The theme is so thick and heavy in this game, that I’d really recommend immersing yourself in it, just to add to the overall atmosphere. This is a site about games, not films, but I highly recommend watching All The President’s Men (Dustin Hoffman and Robert Redford) if you haven’t seen it (or even if you have). If that doesn’t get you itching to play this, nothing will.

some of the people from the game  in the rule book
Getting to know who’s who in Watergate lore

I can see the comparison to Twilight Struggle, but it’s not a good one in my opinion. Twilight Struggle’s cards see each player playing events beneficial to their opponent in their own turns, whereas the cards in Watergate really only benefit yourself, so there’s seldom the choice of “What’s the least worst option here?”, which is what Twilight Struggle excels at. There isn’t too much to keep track of in this game. Both of you can see the evidence board, and know the state of play. Both of you know who has the most cards, and both of you can see who’s going to win what at the end of the round. The only secret is what colour the evidence tokens are each round, as Nixon draws them and looks at the colours. The substance of the game comes in choosing what to do with that information.

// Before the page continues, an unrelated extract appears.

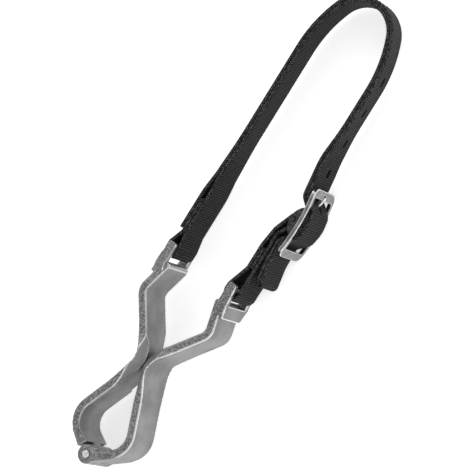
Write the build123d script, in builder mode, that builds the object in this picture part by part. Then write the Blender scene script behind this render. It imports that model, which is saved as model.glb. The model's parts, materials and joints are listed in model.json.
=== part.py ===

I wasn’t really aware of Matthias Cramer before Watergate (although now I realise he’s also the designer of the Glen More games), but he’s come up with something really special here. It’s simple enough in its mechanics to teach to almost anyone, very quickly, but it will take a long time to get really good at. What I absolutely love about this game is how after just a couple of plays, those mechanics disappear. That’s something which in my experience only happens with great two-player games, they become a vessel, a method for one person to compete with the other on a level playing field. The game, as such, is each player trying to outsmart the other, and it’s brilliant.

I highly recommend Watergate for anyone that has a regular ‘player two’. Its clever play, quick setup and portability make it an instant modern classic in my opinion.